How good is that! A Biblical phrase, long domesticated into idiom, is most delicately turned inside out. The distaste the narrator feels towards the awful woman is sublimated into his snide evisceration of the cliché. It is beautifully done, but viciously, too. He takes the language and twists it, leans into the manoeuvre, has his knee on its back. He can do anything he wants to it, for it is at his mercy. This is admirable, but also, isn’t it, rather perverse? What’s the English language ever done to him?

What am I saying? I suppose I’m saying that The Coxon Fund is nearly a great book.
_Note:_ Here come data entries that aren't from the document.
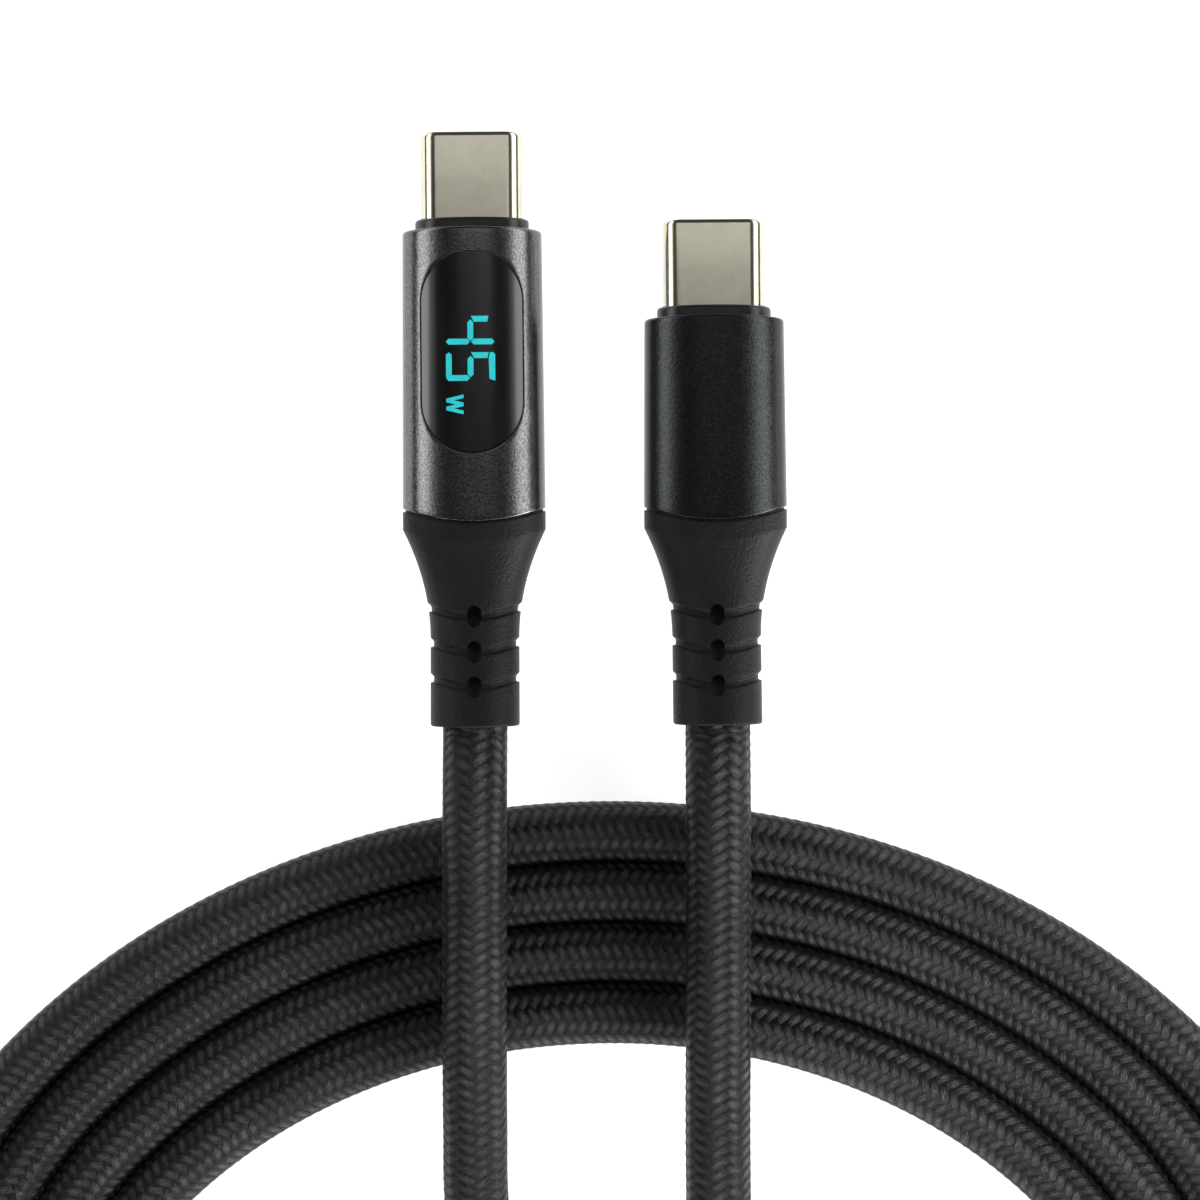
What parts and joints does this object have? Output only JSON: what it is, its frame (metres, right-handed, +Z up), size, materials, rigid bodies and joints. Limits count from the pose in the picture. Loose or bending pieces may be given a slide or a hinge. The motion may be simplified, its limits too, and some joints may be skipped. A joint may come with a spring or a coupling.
{
  "type": "usb-c cable with power meter",
  "caption": "Coiled braided USB-C charging cable with a power meter display window in one plug's long metal case, a shorter plain plug, and ribbed strain-relief boots.",
  "frame": {"origin": "on the floor under the middle of the meter plug, measured from its tip to the end of its boot", "axes": "+Y along both plugs, towards their tips; +X across, from the meter plug to the plain plug; +Z up, out of the display window"},
  "size_m": [0.1209, 0.1419, 0.0105],
  "materials": {
    "plug_steel": "nickel-plated steel, satin with a cream cast",
    "insulator": "black moulded nylon",
    "contact_gold": "gold-plated copper strip",
    "spring_steel": "stamped stainless sheet",
    "collar": "dark grey satin",
    "case_metal": "dark gunmetal, satin with a fine grain",
    "boot": "matte dark grey thermoplastic rubber",
    "cord": "black braided nylon yarn",
    "jacket": "black extruded jacket",
    "mould": "off-white inner moulding",
    "board": "green solder mask",
    "chip": "black epoxy",
    "ceramic": "tan ceramic",
    "copper": "copper alloy",
    "panel": "black display panel",
    "reading": "lit teal characters on a dark plate",
    "lens": "polished smoked acrylic",
    "wire_black": "black insulation",
    "wire_white": "white insulation",
    "wire_blue": "blue insulation",
    "wire_green": "green insulation",
    "wire_red": "red insulation"
  },
  "bodies": {
    "cable": {"meter_plug_shell": "plug_steel", "meter_plug_insulator": "insulator", "meter_upper_contacts": "contact_gold", "meter_lower_contacts": "contact_gold", "meter_latch_plate": "spring_steel", "meter_nose_collar": "collar", "meter_case": "case_metal", "meter_boot": "boot", "meter_shield_can": "spring_steel", "meter_inner_mould": "mould", "meter_board": "board", "meter_marker_chip": "chip", "meter_capacitor": "ceramic", "meter_cable_crimp": "spring_steel", "meter_cable_jacket": "jacket", "meter_ground_wire": "wire_black", "meter_data_minus_wire": "wire_white", "meter_sense_wire": "wire_blue", "meter_data_plus_wire": "wire_green", "meter_power_wire": "wire_red", "meter_board_carrier": "mould", "meter_power_chip": "chip", "meter_driver_chip": "chip", "meter_shunt_resistor": "copper", "meter_display_panel": "panel", "meter_display_reading": "reading", "meter_display_lens": "lens", "plain_plug_shell": "plug_steel", "plain_plug_insulator": "insulator", "plain_upper_contacts": "contact_gold", "plain_lower_contacts": "contact_gold", "plain_latch_plate": "spring_steel", "plain_nose_collar": "collar", "plain_case": "case_metal", "plain_boot": "boot", "plain_shield_can": "spring_steel", "plain_inner_mould": "mould", "plain_board": "board", "plain_marker_chip": "chip", "plain_capacitor": "ceramic", "plain_cable_crimp": "spring_steel", "plain_cable_jacket": "jacket", "plain_ground_wire": "wire_black", "plain_data_minus_wire": "wire_white", "plain_sense_wire": "wire_blue", "plain_data_plus_wire": "wire_green", "plain_power_wire": "wire_red", "cord_coil": "cord", "cord_leg_meter": "cord", "cord_leg_plain": "cord"},
    "meter_left_latch_arm": {"meter_left_latch": "spring_steel"},
    "meter_right_latch_arm": {"meter_right_latch": "spring_steel"},
    "plain_left_latch_arm": {"plain_left_latch": "spring_steel"},
    "plain_right_latch_arm": {"plain_right_latch": "spring_steel"}
  },
  "joints": [
    {"name": "meter_left_latch_flex", "type": "hinge", "parent": "cable", "child": "meter_left_latch_arm", "pos_m": [-0.0031, 0.0155, 0.0037], "axis": [0, 0, 1], "range_deg": [0, 1.6], "stiffness_Nm_per_rad": 0.3},
    {"name": "meter_right_latch_flex", "type": "hinge", "parent": "cable", "child": "meter_right_latch_arm", "pos_m": [0.0031, 0.0155, 0.0037], "axis": [0, 0, -1], "range_deg": [0, 1.6], "stiffness_Nm_per_rad": 0.3},
    {"name": "plain_left_latch_flex", "type": "hinge", "parent": "cable", "child": "plain_left_latch_arm", "pos_m": [0.0165, 0.00825, 0.0037], "axis": [0, 0, 1], "range_deg": [0, 1.6], "stiffness_Nm_per_rad": 0.3},
    {"name": "plain_right_latch_flex", "type": "hinge", "parent": "cable", "child": "plain_right_latch_arm", "pos_m": [0.0227, 0.00825, 0.0037], "axis": [0, 0, -1], "range_deg": [0, 1.6], "stiffness_Nm_per_rad": 0.3}
  ]
}
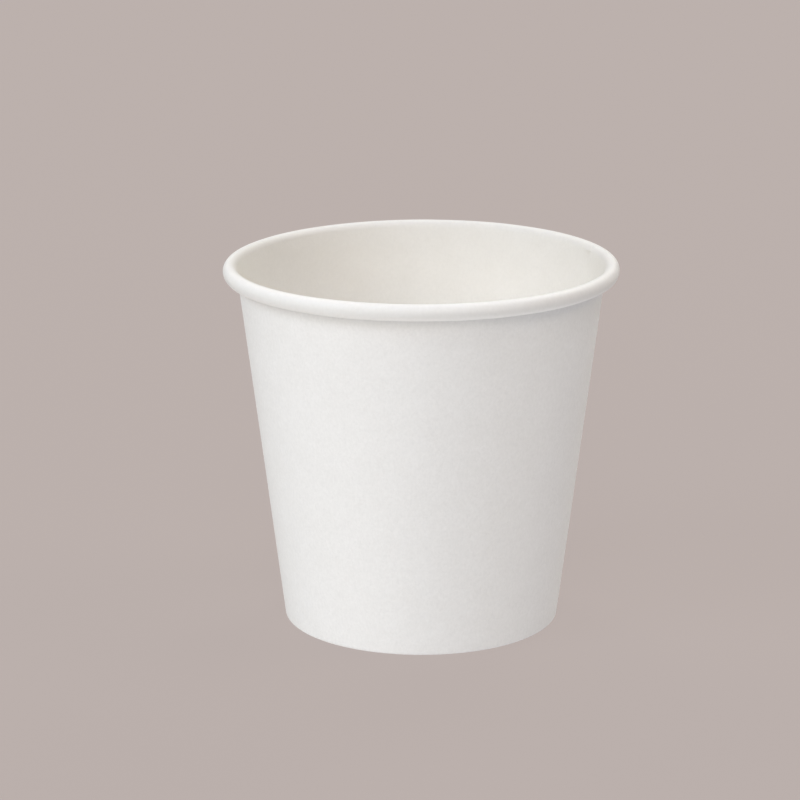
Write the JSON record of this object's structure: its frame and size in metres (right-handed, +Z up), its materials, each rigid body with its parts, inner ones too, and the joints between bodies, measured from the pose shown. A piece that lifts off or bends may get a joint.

It is vintage James, certainly, and shows his style as it is approaching its state of greatest… of greatest magnificence, but there is something lacking. Perhaps it is scale. Saltram is dealt with, he plays himself out, according to the plot, which turns on an endowment that might be gifted him (a sort of MacArthur Genius grant) by the young Miss Anvoy, or might go to fund her own dowry; yet though we are given brief sight of him as a tragic figure, we don’t know him in the round, as we do with Mann’s Peeperkorn.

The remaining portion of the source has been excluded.